De fato há um limitado número de exemplos, mas não é a quantidade que revela o fenômeno científico, mas o fato de sua confirmação, quando submetido à análise e comparação.
(...) Não é possível negar que a monografia de Baptista Siqueira vem abrir no folclore musical brasileiro uma insofismável polêmica." (Cit. em Baptista Siqueira, Influência Indígena na Música Folclórica do Nordeste, Rio de Janeiro 1951)

Esta polêmica citada por Mariza Lira é aberta pelo próprio Baptista Siqueira, intitulando o primeiro ítem de seu ensaio de "A suposta contribuição jesuítica" e concluindo-o com a relativação da importância dada à contribuição modal do Canto Gregoriano para a formação da música brasileira. Tal relevância dada ao canto litúrgico parecia improvável a Baptista Siqueira. Apesar das citações de autores do passado, a demonstração de suas convicções é feita não apenas através da análise de melodias como também através de conjecturas a respeito da teoria medieval. E aquí reside o ponto cientificamente mais vulnerável dos esforços de Baptista Siqueira em provar uma maior importância da contribuição indígena no folclore musical do Nordeste. Ao invés de criticar as limitações de uma consideração histórica que apenas partia do Canto Gregoriano como portador de linguagem modal, Baptista Siqueira entrou em considerações a respeito do próprio canto litúrgico. O estado geral deficiente da investigação das tradições populares dos fins da Idade Média e da época do Descobrimento e a pouca divulgação de estudos correspondentes no Brasil foram a causa também do mal-entendido que levou Baptista Siqueira a considerar o conjunto instrumental do Cabaçal como "um marco tradicional de nossa raça" no contexto de um ensaio dedicado à influência indígena, hipótese esta que a Musicologia Histórica tem hoje que considerar como insustentável.

Os esforços sistematizantes e musicológico-comparativos de Baptista Siqueira tiveram continuidade sobretudo com a publicação de seu ensaio, em 1956, intitulado "Pentamodelismo nordestino", também baseado em dados folclóricos.

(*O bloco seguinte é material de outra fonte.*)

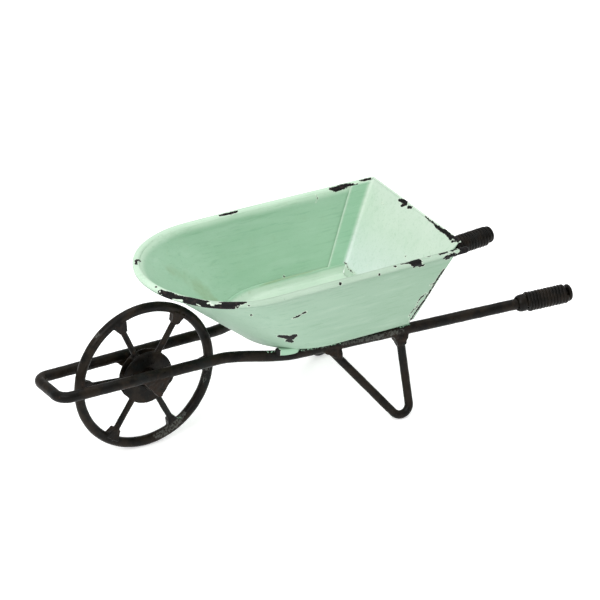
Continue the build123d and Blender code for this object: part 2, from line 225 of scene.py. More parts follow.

A sua grande obra referente ao tema foi "Os Cariris do Nordeste", publicada em 1978. Sempre preocupado com a verdade histórica a ser desvendada através de estudos de cunho analítico, Baptista Siqueira procurou neste ensaio também estudar fundamentos linguísticos que pudessem auxiliar a compreensão de fatos culturais de áreas dos Estados da Paraíba, Ceará e Pernambuco. Cumpre aquí citá-lo expressamente:


"Certas concepções pessoais, baseadas no prestígio dos sábios, precisam ser reexaminadas - através da comparação de elementos objetivos e sensíveis dos vocábulos grafados pelos missionários. É preciso, antes de tudo, bastante independência e comedimento, além de espírito de renúncia às vaidosas intenções, próprias da sabedoria, para que o resultado da análise possa atingir as realidades culturais e etnológicas necessárias, sem referir enganos sobre origens e tradições, em benefício da ética. São esses os traços de vida - indispensáveis à configuração dos fatos que acabam dando substância às prerrogativas da história." (Baptista Siqueira, Os Cariris do Nordeste, Rio de Janeiro 1978, 17)

A grande erudição que se manifesta nesta obra e a quantidade de hipóteses e demonstrações de vínculos terminológicos, folclóricos e históricos nela contidos tornaram difícil até o momento a sua consideração justa. O seu estudo crítico representa, em todo o caso, ponto de partida para todos os intuitos musicológicos futuros relativos às tradições musicais da área considerada.

O relacionamento entre a História e a Etnologia foi uma preocupação constante na obra de Baptista Siqueira voltada à influência indígena na música folclórica do Nordeste. A tendência básica de seu entendimento do processo científico levou-o muitas vezes à interpretação de fatos e documentos históricos a partir de análises musicais e estudos linguísticos. Marcando uma significativa fase histórica do pensamento musicológico voltado à contribuição indígena na formação da cultura musical do Brasil, cumpriu, no contexto do Congresso, que fosse manifestado ao Prof. Baptista Siqueira a alta consideração e gratidão dos participantes.

Hoje, a interpretação apropriada de documentos históricos com base no próprio desenvolvimento dos conhecimentos histórico-musicais da Idade Média exigem a revisão de muitas hipóteses a respeito de origens derivadas de métodos a-históricos. A questão do relacionamento entre a História e a Etnologia deve permanecer, porém, necessária preocupação da Musicologia no Brasil.